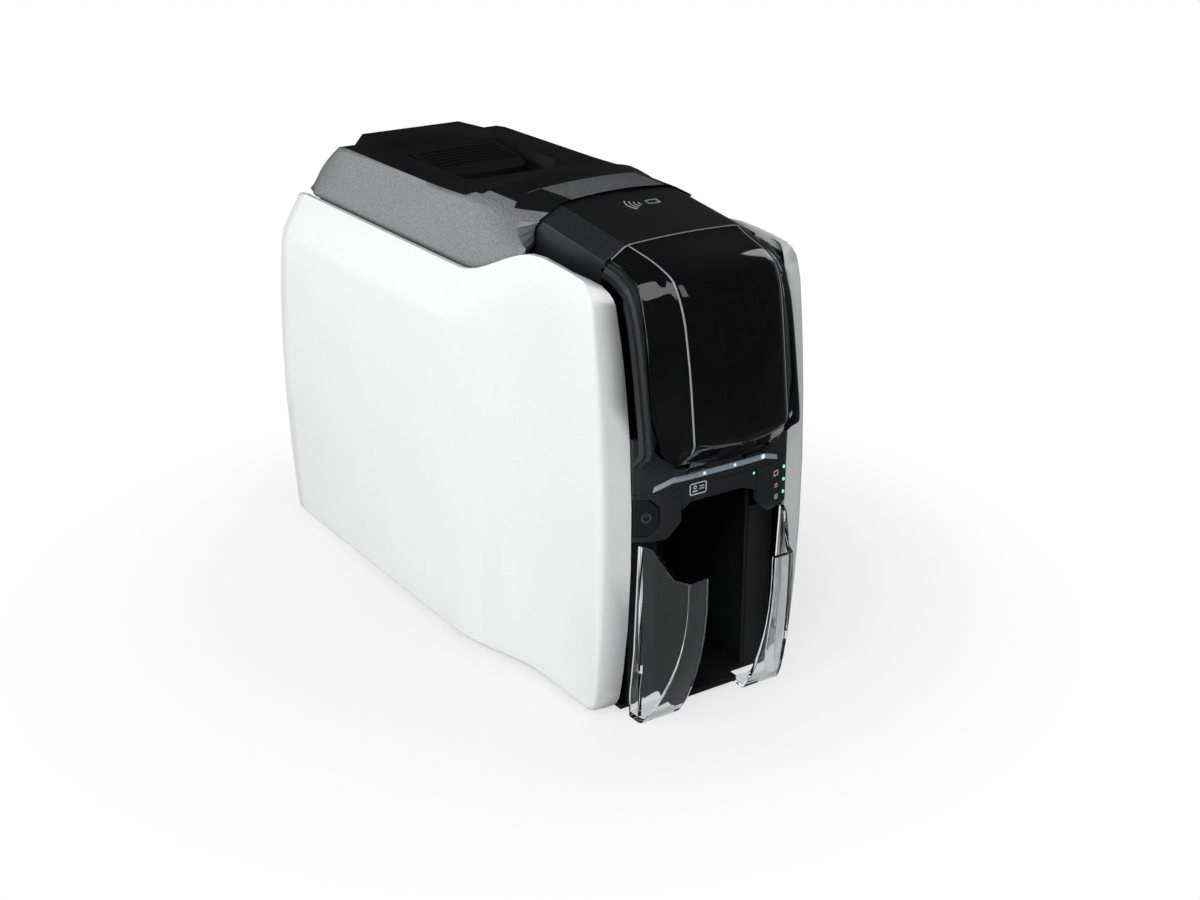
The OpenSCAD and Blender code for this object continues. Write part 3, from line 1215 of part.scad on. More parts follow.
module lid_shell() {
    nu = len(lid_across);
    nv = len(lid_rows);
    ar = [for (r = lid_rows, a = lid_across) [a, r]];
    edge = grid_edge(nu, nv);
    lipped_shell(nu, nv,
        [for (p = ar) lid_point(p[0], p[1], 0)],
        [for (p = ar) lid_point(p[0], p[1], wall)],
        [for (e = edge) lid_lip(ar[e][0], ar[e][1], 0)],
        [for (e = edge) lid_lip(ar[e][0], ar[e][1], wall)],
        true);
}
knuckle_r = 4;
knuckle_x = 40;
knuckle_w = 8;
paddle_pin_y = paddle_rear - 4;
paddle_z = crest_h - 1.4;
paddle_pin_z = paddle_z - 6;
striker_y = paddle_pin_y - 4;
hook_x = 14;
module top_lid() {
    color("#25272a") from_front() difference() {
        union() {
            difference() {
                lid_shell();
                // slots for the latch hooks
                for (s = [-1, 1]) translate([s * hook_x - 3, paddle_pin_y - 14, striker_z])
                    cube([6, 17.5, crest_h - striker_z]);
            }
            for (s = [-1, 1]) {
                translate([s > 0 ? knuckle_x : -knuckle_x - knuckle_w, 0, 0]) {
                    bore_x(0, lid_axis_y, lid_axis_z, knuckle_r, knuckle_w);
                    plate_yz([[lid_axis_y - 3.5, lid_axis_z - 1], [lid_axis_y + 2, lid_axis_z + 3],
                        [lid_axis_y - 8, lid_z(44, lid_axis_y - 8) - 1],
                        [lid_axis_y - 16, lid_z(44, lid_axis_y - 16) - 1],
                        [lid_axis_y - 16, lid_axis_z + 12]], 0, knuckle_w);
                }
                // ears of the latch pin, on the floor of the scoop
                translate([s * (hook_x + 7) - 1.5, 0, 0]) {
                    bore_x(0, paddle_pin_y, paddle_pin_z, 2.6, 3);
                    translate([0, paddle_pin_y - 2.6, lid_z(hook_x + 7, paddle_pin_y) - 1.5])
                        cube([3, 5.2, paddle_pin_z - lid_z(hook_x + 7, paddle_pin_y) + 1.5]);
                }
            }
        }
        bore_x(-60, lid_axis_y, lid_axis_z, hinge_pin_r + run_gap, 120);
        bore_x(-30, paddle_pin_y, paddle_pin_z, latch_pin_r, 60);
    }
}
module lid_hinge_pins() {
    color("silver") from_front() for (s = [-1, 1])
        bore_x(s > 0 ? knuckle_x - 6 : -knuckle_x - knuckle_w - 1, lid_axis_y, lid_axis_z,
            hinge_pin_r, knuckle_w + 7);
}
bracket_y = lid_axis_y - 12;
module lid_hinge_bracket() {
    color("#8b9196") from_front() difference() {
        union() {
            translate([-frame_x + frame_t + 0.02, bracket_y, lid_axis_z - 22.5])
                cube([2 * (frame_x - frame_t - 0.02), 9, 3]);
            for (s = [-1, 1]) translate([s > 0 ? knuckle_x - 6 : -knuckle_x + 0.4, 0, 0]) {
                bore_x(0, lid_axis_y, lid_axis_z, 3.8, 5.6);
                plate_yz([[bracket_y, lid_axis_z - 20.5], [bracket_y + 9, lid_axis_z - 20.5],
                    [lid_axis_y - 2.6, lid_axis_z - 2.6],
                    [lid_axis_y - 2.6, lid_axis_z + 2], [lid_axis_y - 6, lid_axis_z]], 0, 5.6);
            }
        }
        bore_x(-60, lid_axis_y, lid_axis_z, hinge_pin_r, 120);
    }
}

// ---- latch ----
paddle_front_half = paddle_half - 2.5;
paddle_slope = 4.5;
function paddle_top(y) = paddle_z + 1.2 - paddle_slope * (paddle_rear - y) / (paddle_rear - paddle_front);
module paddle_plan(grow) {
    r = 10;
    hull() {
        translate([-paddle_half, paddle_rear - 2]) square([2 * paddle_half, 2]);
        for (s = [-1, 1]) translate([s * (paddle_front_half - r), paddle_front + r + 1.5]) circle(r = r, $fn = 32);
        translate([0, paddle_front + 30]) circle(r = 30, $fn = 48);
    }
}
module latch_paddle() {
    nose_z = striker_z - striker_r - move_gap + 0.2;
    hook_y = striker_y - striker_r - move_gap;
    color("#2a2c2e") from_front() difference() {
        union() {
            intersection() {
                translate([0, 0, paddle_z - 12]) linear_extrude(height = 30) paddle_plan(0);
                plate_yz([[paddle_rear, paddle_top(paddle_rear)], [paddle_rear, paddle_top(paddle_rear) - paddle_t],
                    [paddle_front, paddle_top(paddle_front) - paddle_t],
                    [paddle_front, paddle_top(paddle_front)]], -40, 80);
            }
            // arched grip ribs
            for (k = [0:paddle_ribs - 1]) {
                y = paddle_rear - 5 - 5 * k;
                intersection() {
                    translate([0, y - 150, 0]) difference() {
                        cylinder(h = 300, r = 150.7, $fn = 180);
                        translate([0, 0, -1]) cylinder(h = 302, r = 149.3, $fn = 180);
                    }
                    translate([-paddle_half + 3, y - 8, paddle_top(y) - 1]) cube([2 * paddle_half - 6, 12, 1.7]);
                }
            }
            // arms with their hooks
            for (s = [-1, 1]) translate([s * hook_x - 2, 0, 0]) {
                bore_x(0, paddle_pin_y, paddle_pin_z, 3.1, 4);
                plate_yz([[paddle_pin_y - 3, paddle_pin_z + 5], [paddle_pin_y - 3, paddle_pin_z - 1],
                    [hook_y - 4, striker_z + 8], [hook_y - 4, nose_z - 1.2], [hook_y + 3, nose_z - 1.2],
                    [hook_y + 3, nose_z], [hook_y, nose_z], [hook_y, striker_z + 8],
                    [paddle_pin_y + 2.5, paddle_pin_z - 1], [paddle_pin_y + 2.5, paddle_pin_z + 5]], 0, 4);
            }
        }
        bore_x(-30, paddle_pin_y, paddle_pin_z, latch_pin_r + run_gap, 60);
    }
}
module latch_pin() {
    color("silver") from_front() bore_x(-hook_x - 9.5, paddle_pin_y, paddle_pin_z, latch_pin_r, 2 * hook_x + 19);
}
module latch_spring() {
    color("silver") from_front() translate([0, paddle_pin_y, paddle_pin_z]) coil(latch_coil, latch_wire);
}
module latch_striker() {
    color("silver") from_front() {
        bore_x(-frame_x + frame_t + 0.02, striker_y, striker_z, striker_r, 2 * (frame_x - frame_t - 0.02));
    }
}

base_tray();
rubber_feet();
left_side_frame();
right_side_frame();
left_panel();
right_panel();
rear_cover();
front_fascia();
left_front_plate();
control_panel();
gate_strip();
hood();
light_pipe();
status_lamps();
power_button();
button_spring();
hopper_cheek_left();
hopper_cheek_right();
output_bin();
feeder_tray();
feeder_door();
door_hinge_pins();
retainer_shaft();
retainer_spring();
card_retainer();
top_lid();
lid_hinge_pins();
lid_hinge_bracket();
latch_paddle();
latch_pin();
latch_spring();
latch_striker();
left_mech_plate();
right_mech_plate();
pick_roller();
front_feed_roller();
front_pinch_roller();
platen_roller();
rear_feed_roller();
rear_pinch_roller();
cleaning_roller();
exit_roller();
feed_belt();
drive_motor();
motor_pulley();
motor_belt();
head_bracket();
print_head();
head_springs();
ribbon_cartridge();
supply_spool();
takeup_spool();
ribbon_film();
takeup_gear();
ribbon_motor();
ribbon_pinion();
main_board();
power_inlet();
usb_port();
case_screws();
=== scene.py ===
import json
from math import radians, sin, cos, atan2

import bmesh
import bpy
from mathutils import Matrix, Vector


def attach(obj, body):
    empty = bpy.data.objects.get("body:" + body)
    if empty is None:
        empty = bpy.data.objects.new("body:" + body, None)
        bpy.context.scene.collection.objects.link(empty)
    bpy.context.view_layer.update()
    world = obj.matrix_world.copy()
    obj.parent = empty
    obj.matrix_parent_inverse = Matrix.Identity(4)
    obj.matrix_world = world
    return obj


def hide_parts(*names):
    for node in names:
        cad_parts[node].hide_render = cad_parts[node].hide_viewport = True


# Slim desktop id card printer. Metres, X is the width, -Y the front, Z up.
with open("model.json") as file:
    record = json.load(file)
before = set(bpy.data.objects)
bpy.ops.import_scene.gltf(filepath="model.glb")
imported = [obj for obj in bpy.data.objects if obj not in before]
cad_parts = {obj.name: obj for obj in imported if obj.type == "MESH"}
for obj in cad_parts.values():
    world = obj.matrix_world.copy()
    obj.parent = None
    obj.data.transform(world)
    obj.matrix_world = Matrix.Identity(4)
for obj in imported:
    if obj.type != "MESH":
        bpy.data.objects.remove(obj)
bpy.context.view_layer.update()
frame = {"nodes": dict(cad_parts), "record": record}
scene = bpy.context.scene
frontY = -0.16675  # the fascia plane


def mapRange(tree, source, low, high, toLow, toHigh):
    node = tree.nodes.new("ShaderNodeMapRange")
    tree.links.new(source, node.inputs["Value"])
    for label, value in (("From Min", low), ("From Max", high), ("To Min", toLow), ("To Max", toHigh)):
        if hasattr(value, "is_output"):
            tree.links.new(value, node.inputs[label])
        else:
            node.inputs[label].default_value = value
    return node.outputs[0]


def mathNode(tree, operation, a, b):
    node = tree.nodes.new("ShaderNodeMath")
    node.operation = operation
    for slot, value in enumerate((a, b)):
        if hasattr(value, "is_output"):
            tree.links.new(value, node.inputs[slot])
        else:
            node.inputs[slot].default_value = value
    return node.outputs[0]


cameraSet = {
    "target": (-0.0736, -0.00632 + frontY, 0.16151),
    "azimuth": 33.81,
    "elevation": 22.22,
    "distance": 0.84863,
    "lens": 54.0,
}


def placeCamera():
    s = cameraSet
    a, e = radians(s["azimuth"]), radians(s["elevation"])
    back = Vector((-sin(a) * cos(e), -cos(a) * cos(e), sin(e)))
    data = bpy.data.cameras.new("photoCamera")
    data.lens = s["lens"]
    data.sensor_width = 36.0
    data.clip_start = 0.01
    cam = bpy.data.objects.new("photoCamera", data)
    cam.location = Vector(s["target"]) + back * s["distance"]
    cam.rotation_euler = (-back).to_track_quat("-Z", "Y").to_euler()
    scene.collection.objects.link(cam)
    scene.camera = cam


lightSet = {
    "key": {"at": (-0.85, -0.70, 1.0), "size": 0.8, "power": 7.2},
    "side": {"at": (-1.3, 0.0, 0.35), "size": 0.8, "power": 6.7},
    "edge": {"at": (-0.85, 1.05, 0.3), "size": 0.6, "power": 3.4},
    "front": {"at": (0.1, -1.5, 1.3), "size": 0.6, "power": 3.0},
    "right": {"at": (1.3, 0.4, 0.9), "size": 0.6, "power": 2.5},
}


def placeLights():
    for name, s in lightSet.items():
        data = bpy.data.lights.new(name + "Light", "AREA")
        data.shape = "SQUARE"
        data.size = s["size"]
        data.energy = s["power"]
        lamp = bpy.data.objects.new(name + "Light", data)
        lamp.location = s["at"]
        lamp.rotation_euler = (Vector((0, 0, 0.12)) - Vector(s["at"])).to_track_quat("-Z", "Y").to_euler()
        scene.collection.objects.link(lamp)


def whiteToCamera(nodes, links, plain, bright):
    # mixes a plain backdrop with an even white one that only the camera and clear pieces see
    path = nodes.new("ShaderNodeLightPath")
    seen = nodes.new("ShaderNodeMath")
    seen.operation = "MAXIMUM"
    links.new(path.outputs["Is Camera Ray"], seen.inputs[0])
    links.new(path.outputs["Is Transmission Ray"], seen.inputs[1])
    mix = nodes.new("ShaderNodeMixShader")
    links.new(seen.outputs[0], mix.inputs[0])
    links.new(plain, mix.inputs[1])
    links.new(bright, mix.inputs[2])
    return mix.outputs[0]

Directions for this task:
Only the number is wanted: how many lines contain the string "update"?

Result:
2